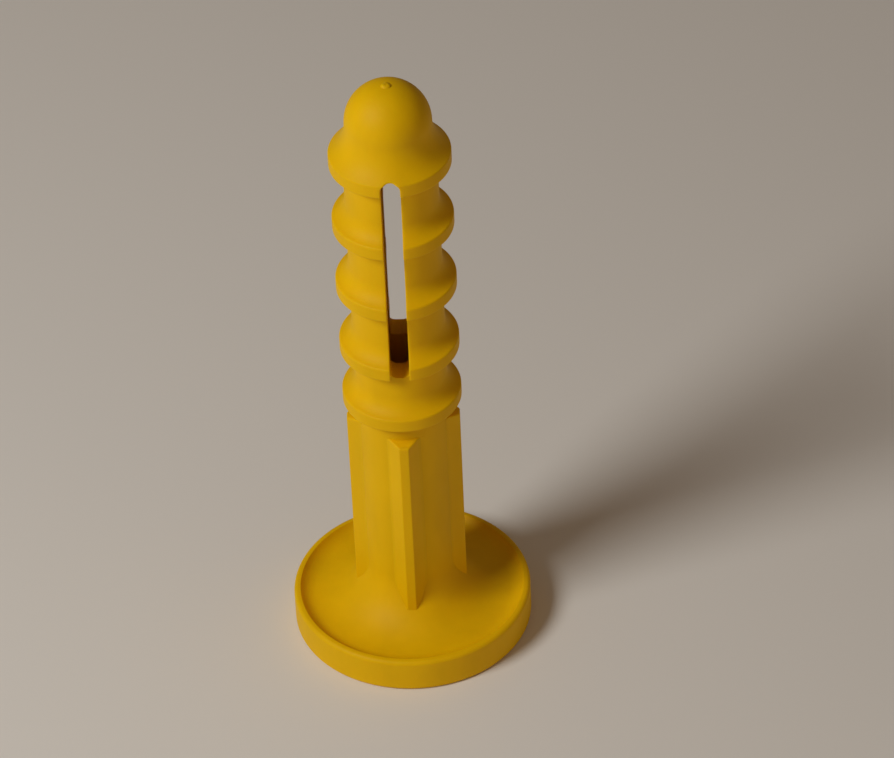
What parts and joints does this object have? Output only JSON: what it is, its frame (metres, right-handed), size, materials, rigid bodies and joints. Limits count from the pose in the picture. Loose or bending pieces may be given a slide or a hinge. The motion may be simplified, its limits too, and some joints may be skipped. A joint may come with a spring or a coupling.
{
  "type": "wall anchor",
  "caption": "Slotted plastic wall plug with a wide dished washer head, ribbed sleeve and barbed legs that bow outwards to grip the hole when a screw is driven.",
  "frame": {"origin": "centre of the head's outer face, on the bore's axis", "axes": "+Z along the bore from the head to the nose, +X to the right leg, -Y to the front where the slot opens"},
  "size_m": [0.0226, 0.0226, 0.0626],
  "materials": {
    "moulded_plastic": "yellow polyethylene, satin from the mould"
  },
  "bodies": {
    "shank": {"head_disc": "moulded_plastic", "face_bars": "moulded_plastic", "sleeve": "moulded_plastic", "rib_front": "moulded_plastic", "rib_right": "moulded_plastic", "rib_back": "moulded_plastic", "rib_left": "moulded_plastic", "collar_barb": "moulded_plastic"},
    "left_lower": {"left_leg_lower": "moulded_plastic", "left_barb_low": "moulded_plastic", "left_barb_mid": "moulded_plastic"},
    "left_upper": {"left_leg_upper": "moulded_plastic", "left_barb_high": "moulded_plastic"},
    "right_lower": {"right_leg_lower": "moulded_plastic", "right_barb_low": "moulded_plastic", "right_barb_mid": "moulded_plastic"},
    "right_upper": {"right_leg_upper": "moulded_plastic", "right_barb_high": "moulded_plastic"},
    "nose": {"nose_bell": "moulded_plastic", "nose_dome": "moulded_plastic", "gate_mark": "moulded_plastic"}
  },
  "joints": [
    {"name": "left_leg_bow", "type": "hinge", "parent": "shank", "child": "left_lower", "pos_m": [-0.0023, 0, 0.03263], "axis": [0, -1, 0], "range_deg": [0, 5], "stiffness_Nm_per_rad": 0.03},
    {"name": "left_leg_knee", "type": "hinge", "parent": "left_lower", "child": "left_upper", "pos_m": [-0.0023, 0, 0.04323], "axis": [0, 1, 0], "range_deg": [0, 10]},
    {"name": "nose_follow", "type": "hinge", "parent": "left_upper", "child": "nose", "pos_m": [-0.0023, 0, 0.05383], "axis": [0, -1, 0], "range_deg": [0, 5]},
    {"name": "right_leg_bow", "type": "hinge", "parent": "shank", "child": "right_lower", "pos_m": [0.0023, 0, 0.03263], "axis": [0, 1, 0], "range_deg": [0, 5]},
    {"name": "right_leg_knee", "type": "hinge", "parent": "right_lower", "child": "right_upper", "pos_m": [0.0023, 0, 0.04323], "axis": [0, -1, 0], "range_deg": [0, 10]}
  ],
  "couplings": [
    {"joint": "left_leg_knee", "follows": "left_leg_bow", "ratio": 2},
    {"joint": "nose_follow", "follows": "left_leg_bow", "ratio": 1},
    {"joint": "right_leg_bow", "follows": "left_leg_bow", "ratio": 1},
    {"joint": "right_leg_knee", "follows": "left_leg_bow", "ratio": 2}
  ]
}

Task to carry out —
Using the data above, reproduce every line exactly.

Expected output —
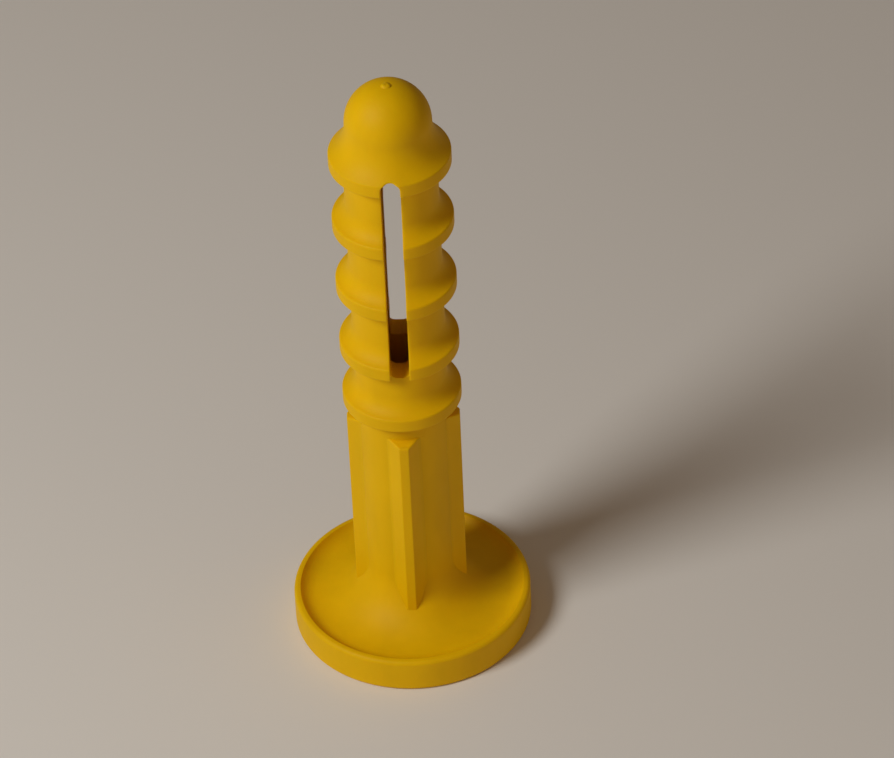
What parts and joints does this object have? Output only JSON: what it is, its frame (metres, right-handed), size, materials, rigid bodies and joints. Limits count from the pose in the picture. Loose or bending pieces may be given a slide or a hinge. The motion may be simplified, its limits too, and some joints may be skipped. A joint may come with a spring or a coupling.
{
  "type": "wall anchor",
  "caption": "Slotted plastic wall plug with a wide dished washer head, ribbed sleeve and barbed legs that bow outwards to grip the hole when a screw is driven.",
  "frame": {"origin": "centre of the head's outer face, on the bore's axis", "axes": "+Z along the bore from the head to the nose, +X to the right leg, -Y to the front where the slot opens"},
  "size_m": [0.0226, 0.0226, 0.0626],
  "materials": {
    "moulded_plastic": "yellow polyethylene, satin from the mould"
  },
  "bodies": {
    "shank": {"head_disc": "moulded_plastic", "face_bars": "moulded_plastic", "sleeve": "moulded_plastic", "rib_front": "moulded_plastic", "rib_right": "moulded_plastic", "rib_back": "moulded_plastic", "rib_left": "moulded_plastic", "collar_barb": "moulded_plastic"},
    "left_lower": {"left_leg_lower": "moulded_plastic", "left_barb_low": "moulded_plastic", "left_barb_mid": "moulded_plastic"},
    "left_upper": {"left_leg_upper": "moulded_plastic", "left_barb_high": "moulded_plastic"},
    "right_lower": {"right_leg_lower": "moulded_plastic", "right_barb_low": "moulded_plastic", "right_barb_mid": "moulded_plastic"},
    "right_upper": {"right_leg_upper": "moulded_plastic", "right_barb_high": "moulded_plastic"},
    "nose": {"nose_bell": "moulded_plastic", "nose_dome": "moulded_plastic", "gate_mark": "moulded_plastic"}
  },
  "joints": [
    {"name": "left_leg_bow", "type": "hinge", "parent": "shank", "child": "left_lower", "pos_m": [-0.0023, 0, 0.03263], "axis": [0, -1, 0], "range_deg": [0, 5], "stiffness_Nm_per_rad": 0.03},
    {"name": "left_leg_knee", "type": "hinge", "parent": "left_lower", "child": "left_upper", "pos_m": [-0.0023, 0, 0.04323], "axis": [0, 1, 0], "range_deg": [0, 10]},
    {"name": "nose_follow", "type": "hinge", "parent": "left_upper", "child": "nose", "pos_m": [-0.0023, 0, 0.05383], "axis": [0, -1, 0], "range_deg": [0, 5]},
    {"name": "right_leg_bow", "type": "hinge", "parent": "shank", "child": "right_lower", "pos_m": [0.0023, 0, 0.03263], "axis": [0, 1, 0], "range_deg": [0, 5]},
    {"name": "right_leg_knee", "type": "hinge", "parent": "right_lower", "child": "right_upper", "pos_m": [0.0023, 0, 0.04323], "axis": [0, -1, 0], "range_deg": [0, 10]}
  ],
  "couplings": [
    {"joint": "left_leg_knee", "follows": "left_leg_bow", "ratio": 2},
    {"joint": "nose_follow", "follows": "left_leg_bow", "ratio": 1},
    {"joint": "right_leg_bow", "follows": "left_leg_bow", "ratio": 1},
    {"joint": "right_leg_knee", "follows": "left_leg_bow", "ratio": 2}
  ]
}